If one examines film acting, and television, I might posit Brando, Spencer Tracey and Bogart…and say, Robert Mitchum, and Monroe, Hayworth, and Bacall on one side, and then look at very recent performances such as (on TV) Bryan Cranston, Rachel Griffiths, and in film Tom Hanks, and Brad Pitt and Michael Fassbender. This is with the obvious exclusion of Arnold or Stallone or Cruise and the like. If you take DeNiro and Pacino as somehow transitional figures in this — I only want to suggest one thing, and not launch into a huge debate about everyone’s favorite film and favorite film performance. I only want to look at what I see as a tension between actor and narrative.
Now, if we look at Bad Day at Black Rock, an exercise in genre directed by John Sturgis in the mid fifties, with Spencer Tracey. Putting aside a reading of this film narrative, and just looking at Tracey, I would argue that Tracey (who is actually about twenty five years too old for this part, and who was also very sick at the time of the filming) is doing a version of what he always did. And what he did was to withhold. He is the central character, the narrative revolves around what he is searching for, and eventually finds. He is a WW2 veteran who lost an arm in the war. The reason this film still resonates as it does has a great deal to do with Tracey’s minimalist performance. What he is doing is hiding in plain sight. The performance asks the viewer to re-write the narrative, the mimetic function, in other words, is emphasized. It is elliptical acting in a sense. And I would argue, it’s central tenant is not naturalistic. Tracey, given the choice, turns inward. The mystery of the narrative itself is emphasized and not the feelings of the character….so in a sense, it’s not a very subjective performance at all. It is behavioral. If we imagine Tom Hanks in this role, the “feelings” of the character would likely be foregrounded. The feelings, the emphasis on the subjective state of the character would come first. Now, this is also an invitation to sentimentality. But it would also shift the way in which the narrative itself is read by the viewer. This shift to the feelings of the character, as the actor interprets them anyway, minimizes the mystery. It does this by focusing attention on only one aspect of the story’s mystery. It reduces the mystery to what it does, to the effect it does at all, to this character.

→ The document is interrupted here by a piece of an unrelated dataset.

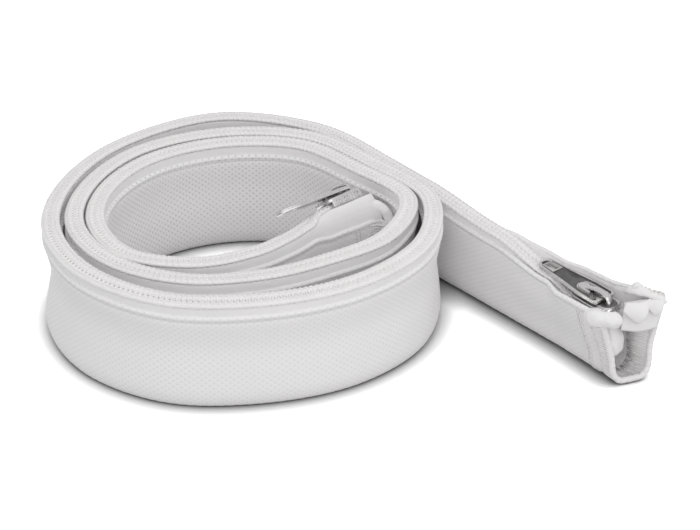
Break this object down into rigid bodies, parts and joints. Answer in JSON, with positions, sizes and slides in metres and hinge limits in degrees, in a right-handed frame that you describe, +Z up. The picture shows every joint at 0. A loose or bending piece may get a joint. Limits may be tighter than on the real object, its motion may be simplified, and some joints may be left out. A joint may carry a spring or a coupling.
{
  "type": "braided zip sleeve",
  "caption": "White braided polyester cable sleeve with a coil zip along its top edge, wound on edge, with one straight tail, hemmed mouths and a metal slider at each end.",
  "frame": {"origin": "centre of the footprint on the floor", "axes": "+X along the straight tail towards its open mouth, +Y away from the coil's centre across the tail, +Z up"},
  "size_m": [0.1594, 0.1194, 0.0352],
  "materials": {
    "braided_cloth": "matt braid",
    "woven_tape": "matt weave",
    "nylon_coil": "satin nylon",
    "nickel": "worn polish",
    "thread": "matt thread"
  },
  "bodies": {
    "sleeve": {"sleeve_fabric": "braided_cloth", "inner_zip_tape": "woven_tape", "outer_zip_tape": "woven_tape", "inner_zip_coil": "nylon_coil", "outer_zip_coil": "nylon_coil", "mouth_slider_body": "nickel", "core_slider_body": "nickel", "mouth_hem_binding": "thread", "core_hem_binding": "thread"},
    "mouth_tab": {"mouth_pull_tab": "nickel"},
    "core_tab": {"core_pull_tab": "nickel"}
  },
  "joints": [
    {"name": "mouth_tab_hinge", "type": "hinge", "parent": "sleeve", "child": "mouth_tab", "pos_m": [0.07001, 0.04701, 0.02475], "axis": [0, 1, 0], "range_deg": [0, 110]},
    {"name": "core_tab_hinge", "type": "hinge", "parent": "sleeve", "child": "core_tab", "pos_m": [-0.01056, 0.02415, 0.03201], "axis": [-0.765, -0.0396, -0.6428], "range_deg": [0, 110]}
  ]
}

What happens with a Tracey, and with Bogart and Mitchum, is that because of what is witheld, the viewer must determine based on his or her own experience, the value of individual scenes and moments. The audience never knew, really, if Tracey was going to do what was expected. One of the things I’m convinced Bogart (at his best, for he made some truly bad films and gave some truly bad performances) sensed that he had an enormous power in not giving away his feelings. One always understood, instinctively, that Bogart knew something more. More than the audience. Even if it wasn’t directly related to the narrative. In the case of Mitchum, the inherent distrust the actor felt for what he was doing AS an actor provided an unsettling dimension to every performance. In certain roles…Angel Face, or Night of the Hunter or Cape Fear, the sadism, an open aspect of the character to varying degrees, became almost unbearable. In a sense, this secondary bio of the actor accompanied Marilyn Monroe throughout her career. It was destabilizing.

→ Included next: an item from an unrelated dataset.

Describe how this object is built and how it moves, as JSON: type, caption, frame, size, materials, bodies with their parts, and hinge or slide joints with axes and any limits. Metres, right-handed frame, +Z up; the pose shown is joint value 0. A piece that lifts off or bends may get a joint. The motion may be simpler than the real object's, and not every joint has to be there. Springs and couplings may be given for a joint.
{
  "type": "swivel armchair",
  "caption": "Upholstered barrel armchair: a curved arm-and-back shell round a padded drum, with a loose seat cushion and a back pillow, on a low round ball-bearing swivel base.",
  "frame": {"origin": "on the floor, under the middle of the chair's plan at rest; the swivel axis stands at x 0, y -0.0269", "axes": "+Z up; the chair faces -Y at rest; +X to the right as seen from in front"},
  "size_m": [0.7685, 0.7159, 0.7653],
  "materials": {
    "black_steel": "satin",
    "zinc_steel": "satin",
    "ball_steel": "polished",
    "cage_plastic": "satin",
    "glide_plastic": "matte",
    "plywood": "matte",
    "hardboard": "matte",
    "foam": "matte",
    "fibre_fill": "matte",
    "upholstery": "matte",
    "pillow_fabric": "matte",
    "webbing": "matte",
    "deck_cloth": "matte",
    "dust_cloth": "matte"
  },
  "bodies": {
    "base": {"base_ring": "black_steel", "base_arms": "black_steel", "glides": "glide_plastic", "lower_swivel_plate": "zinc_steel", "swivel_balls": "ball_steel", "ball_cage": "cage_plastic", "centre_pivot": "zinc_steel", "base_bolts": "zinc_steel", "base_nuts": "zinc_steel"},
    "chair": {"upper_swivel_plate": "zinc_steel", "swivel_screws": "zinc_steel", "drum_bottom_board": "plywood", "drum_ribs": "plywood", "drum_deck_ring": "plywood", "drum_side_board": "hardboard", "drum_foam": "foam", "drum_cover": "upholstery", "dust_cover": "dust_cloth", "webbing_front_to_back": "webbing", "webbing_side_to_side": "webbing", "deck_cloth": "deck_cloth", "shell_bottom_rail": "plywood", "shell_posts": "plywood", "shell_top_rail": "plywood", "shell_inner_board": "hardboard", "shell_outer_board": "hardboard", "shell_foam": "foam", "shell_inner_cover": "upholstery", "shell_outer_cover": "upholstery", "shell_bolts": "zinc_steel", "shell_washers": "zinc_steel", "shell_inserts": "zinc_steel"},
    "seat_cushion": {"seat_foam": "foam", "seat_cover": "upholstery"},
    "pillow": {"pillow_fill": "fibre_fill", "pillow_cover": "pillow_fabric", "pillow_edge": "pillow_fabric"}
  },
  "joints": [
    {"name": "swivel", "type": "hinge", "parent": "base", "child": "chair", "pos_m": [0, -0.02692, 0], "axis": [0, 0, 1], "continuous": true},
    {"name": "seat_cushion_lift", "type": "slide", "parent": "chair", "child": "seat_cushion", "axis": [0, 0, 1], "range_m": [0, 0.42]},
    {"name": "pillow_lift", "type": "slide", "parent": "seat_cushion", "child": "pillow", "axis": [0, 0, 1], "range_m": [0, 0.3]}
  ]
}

Now, this leads us to larger questions of art interpretation. I will gloss over a lot of this for the sake of my small and limited point here. The double, in art and literature, has at its core a consolidation of the ego. The uncanny, or at least a part of it, has to do with the return from repression of this figure of personal integrity as messenger from the dead.

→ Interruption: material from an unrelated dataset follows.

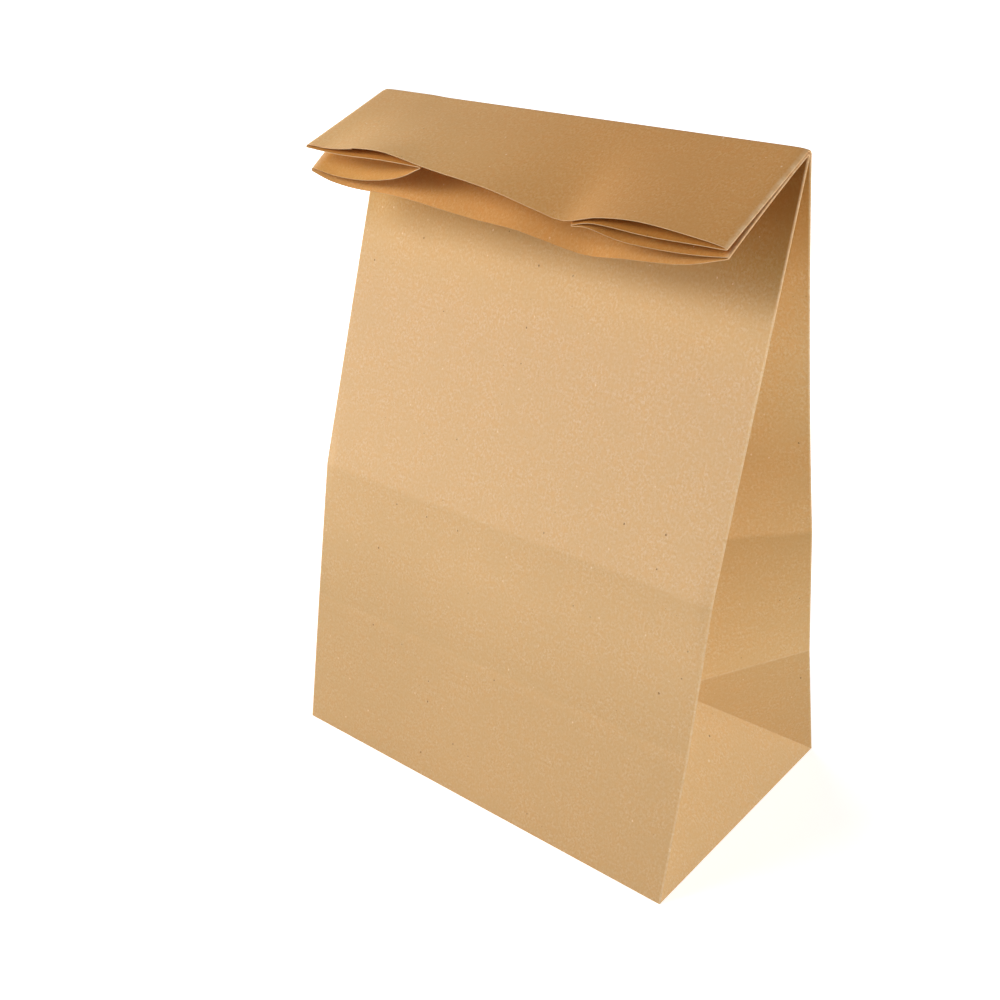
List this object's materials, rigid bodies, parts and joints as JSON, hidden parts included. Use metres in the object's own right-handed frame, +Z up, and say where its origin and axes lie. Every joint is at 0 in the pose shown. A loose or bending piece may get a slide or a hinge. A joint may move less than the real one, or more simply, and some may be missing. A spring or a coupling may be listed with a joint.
{
  "type": "paper lunch bag",
  "caption": "Brown paper bag with a square bottom and gusseted sides, standing open below and folded over once at the top towards the front.",
  "frame": {"origin": "centre of the flat bottom, on the surface that the bag stands on", "axes": "+X along the front wall to its right, +Y from the front wall to the back, +Z up to the folded top"},
  "size_m": [0.1528, 0.0992, 0.2174],
  "materials": {
    "kraft_paper": "matt unbleached kraft paper"
  },
  "bodies": {
    "root": {"paper_bag": "kraft_paper"}
  },
  "joints": []
}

For Lacan, the very existence of a double, the need to invent this double, suggests the basic instability of the subject.
I might argue that artworks, as they are read, and in relation to dreams, oscillate between the unifying or condensation of elements in the narrative, and the deconstructing of these temporary unifications. The uncanny are our rejected and repressed thoughts come back to us. I think one of the subtle and yet indelible aspects of Hitchcock’s films has to do the charge he manages to give to the ordinary and banal. If we push this to the actor, one can see in Monroe and Brando and Tracey the sense, in duration, in the processural dimension that is performance, the conjuring of destabilizing experience. In each case the means by which this occurs are different, but in each case the destination is the same.
The change in culture, the predominance of kitsch formula has been accompanied, not surprisingly, by a shift in performance. And in prestige product, the branded “serious” film, this shift has taken the form of a well defined “naturalism”. This naturalism serves to prop up the idea of the kitsch reality within which corporate marketing and western governments insist we live. It is inherently reactionary in that sense. It’s artistic strategy is to reinforce the status quo. This is reality. So, its to be expected that a Hanks or Cranston (on TV) are applauded in their well observed “naturalism”. It’s guiding principle is to duplicate the false reality of the spectacle. It is TO stabilize. TO unify.
It is to give the banal validation in its banality. It is to erase the uncanny. A by-product of this strategy is the celebration of the conscious, of ego — of adjustment. To luxuriate in the ordinary observed reality of naturalism. The rewarding of a studied banality is now described as intelligence. As the actual elliptical mysteries are erased in the service of revealing what is already revealed.
It is the implication of sub-text where actually, the sub-text has been erased. What is left with a Tom Hanks is only the literal surface, a false surface at that. A consensus marketed surface.
The photographs I’ve posted here, throughout the text, are from Greg Girard. I used them because they embody something of this uncanny expelled material. Like Hitchcock and Hopper, they imply the ‘off stage’ The unconscious, Freud said the uncanny was “fateful and inescapable”. This is material that resists symbolization, the phantoms and transgressive impulses, fugitive and furtive, that haunt existence. This material is never ‘naturalistic’.